What is required
Copy, without any alteration, the lines from the one that includes "LAYER_GAP, BUTTON_BAND_WALL), BAND_NAVY);" up to and including the one that includes "in imported if".

─── Data extract

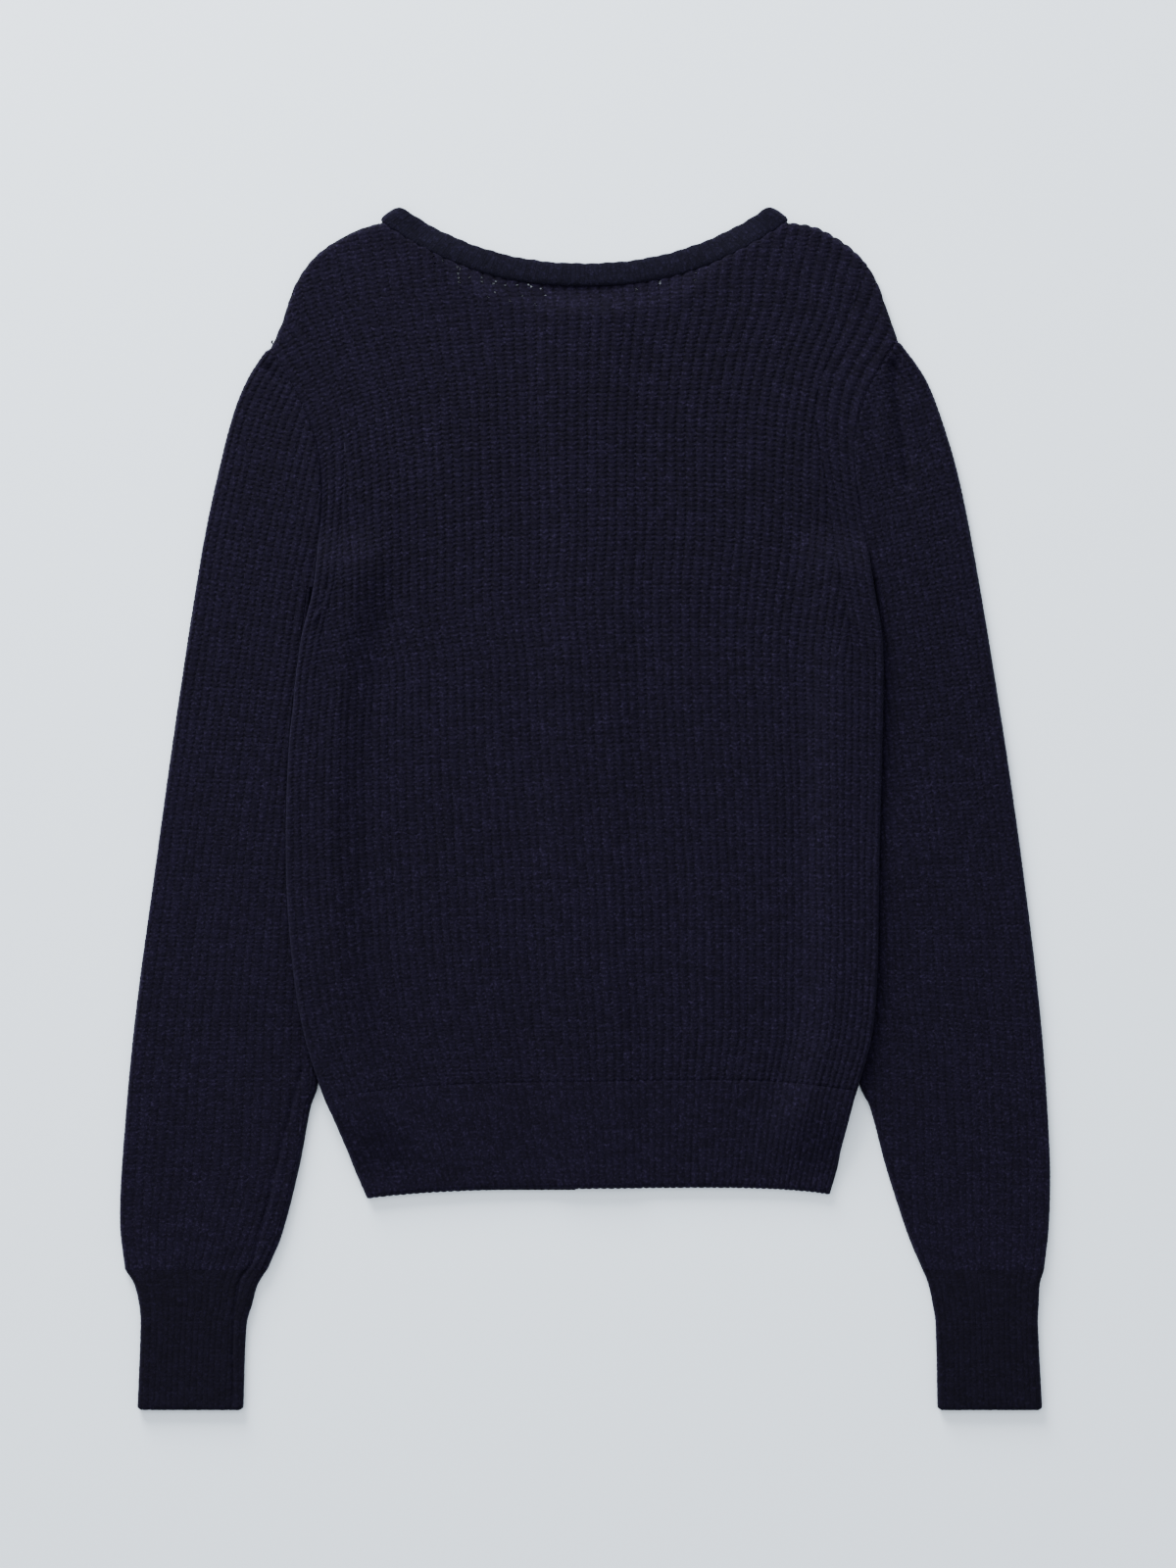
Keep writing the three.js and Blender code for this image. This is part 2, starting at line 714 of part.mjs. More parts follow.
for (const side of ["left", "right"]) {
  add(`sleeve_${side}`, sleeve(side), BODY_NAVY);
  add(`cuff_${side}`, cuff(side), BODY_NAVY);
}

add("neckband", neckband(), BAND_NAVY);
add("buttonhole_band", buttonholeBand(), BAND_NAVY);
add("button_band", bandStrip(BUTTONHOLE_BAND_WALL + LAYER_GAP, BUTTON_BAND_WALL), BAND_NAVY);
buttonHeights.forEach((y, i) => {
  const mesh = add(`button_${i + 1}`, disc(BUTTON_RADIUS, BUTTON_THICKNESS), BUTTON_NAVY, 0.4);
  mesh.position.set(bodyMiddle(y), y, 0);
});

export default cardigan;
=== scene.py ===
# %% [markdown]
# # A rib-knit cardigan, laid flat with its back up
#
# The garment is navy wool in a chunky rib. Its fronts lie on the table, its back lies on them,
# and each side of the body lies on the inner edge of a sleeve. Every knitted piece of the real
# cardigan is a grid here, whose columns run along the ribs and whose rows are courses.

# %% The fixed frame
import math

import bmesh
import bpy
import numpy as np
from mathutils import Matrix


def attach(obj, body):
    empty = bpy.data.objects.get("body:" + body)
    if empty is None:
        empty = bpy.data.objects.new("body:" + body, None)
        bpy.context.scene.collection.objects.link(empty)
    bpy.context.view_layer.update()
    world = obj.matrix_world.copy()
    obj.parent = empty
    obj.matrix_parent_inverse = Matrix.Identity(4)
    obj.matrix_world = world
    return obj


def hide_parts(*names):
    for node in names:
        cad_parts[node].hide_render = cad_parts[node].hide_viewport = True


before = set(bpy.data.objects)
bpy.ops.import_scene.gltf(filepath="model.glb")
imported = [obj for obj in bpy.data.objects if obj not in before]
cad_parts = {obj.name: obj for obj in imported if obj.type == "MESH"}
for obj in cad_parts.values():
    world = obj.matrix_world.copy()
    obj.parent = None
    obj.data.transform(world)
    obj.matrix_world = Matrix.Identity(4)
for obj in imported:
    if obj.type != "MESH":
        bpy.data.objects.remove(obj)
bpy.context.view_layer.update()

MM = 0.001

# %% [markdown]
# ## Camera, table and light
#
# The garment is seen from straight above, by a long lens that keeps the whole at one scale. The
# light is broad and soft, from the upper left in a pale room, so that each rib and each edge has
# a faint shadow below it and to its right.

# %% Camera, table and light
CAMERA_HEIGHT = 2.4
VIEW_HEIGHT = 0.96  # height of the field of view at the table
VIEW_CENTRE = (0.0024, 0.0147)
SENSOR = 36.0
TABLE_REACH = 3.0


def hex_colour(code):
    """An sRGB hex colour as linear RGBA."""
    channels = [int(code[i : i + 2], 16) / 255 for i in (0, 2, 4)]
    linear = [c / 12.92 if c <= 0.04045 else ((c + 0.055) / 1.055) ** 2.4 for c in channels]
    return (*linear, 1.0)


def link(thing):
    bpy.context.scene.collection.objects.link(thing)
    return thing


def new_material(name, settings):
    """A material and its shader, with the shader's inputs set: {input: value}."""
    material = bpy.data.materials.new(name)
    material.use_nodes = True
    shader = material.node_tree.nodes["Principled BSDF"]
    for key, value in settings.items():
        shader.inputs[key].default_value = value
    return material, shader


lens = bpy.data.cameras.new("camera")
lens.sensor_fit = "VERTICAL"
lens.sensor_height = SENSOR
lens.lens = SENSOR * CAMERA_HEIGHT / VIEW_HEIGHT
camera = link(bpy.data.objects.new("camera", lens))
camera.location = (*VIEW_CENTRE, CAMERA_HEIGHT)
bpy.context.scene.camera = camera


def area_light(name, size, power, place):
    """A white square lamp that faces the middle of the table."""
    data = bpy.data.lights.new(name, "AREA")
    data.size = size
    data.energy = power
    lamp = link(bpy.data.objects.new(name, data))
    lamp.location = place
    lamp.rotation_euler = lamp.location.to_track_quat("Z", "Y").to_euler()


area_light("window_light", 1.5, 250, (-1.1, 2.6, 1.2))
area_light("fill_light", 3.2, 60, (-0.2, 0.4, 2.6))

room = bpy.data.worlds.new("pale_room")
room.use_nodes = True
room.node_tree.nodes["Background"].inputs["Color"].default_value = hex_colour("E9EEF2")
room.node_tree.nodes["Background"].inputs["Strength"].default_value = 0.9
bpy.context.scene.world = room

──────

Response to the exercise
add("button_band", bandStrip(BUTTONHOLE_BAND_WALL + LAYER_GAP, BUTTON_BAND_WALL), BAND_NAVY);
buttonHeights.forEach((y, i) => {
  const mesh = add(`button_${i + 1}`, disc(BUTTON_RADIUS, BUTTON_THICKNESS), BUTTON_NAVY, 0.4);
  mesh.position.set(bodyMiddle(y), y, 0);
});

export default cardigan;
=== scene.py ===
# %% [markdown]
# # A rib-knit cardigan, laid flat with its back up
#
# The garment is navy wool in a chunky rib. Its fronts lie on the table, its back lies on them,
# and each side of the body lies on the inner edge of a sleeve. Every knitted piece of the real
# cardigan is a grid here, whose columns run along the ribs and whose rows are courses.

# %% The fixed frame
import math

import bmesh
import bpy
import numpy as np
from mathutils import Matrix


def attach(obj, body):
    empty = bpy.data.objects.get("body:" + body)
    if empty is None:
        empty = bpy.data.objects.new("body:" + body, None)
        bpy.context.scene.collection.objects.link(empty)
    bpy.context.view_layer.update()
    world = obj.matrix_world.copy()
    obj.parent = empty
    obj.matrix_parent_inverse = Matrix.Identity(4)
    obj.matrix_world = world
    return obj


def hide_parts(*names):
    for node in names:
        cad_parts[node].hide_render = cad_parts[node].hide_viewport = True


before = set(bpy.data.objects)
bpy.ops.import_scene.gltf(filepath="model.glb")
imported = [obj for obj in bpy.data.objects if obj not in before]
cad_parts = {obj.name: obj for obj in imported if obj.type == "MESH"}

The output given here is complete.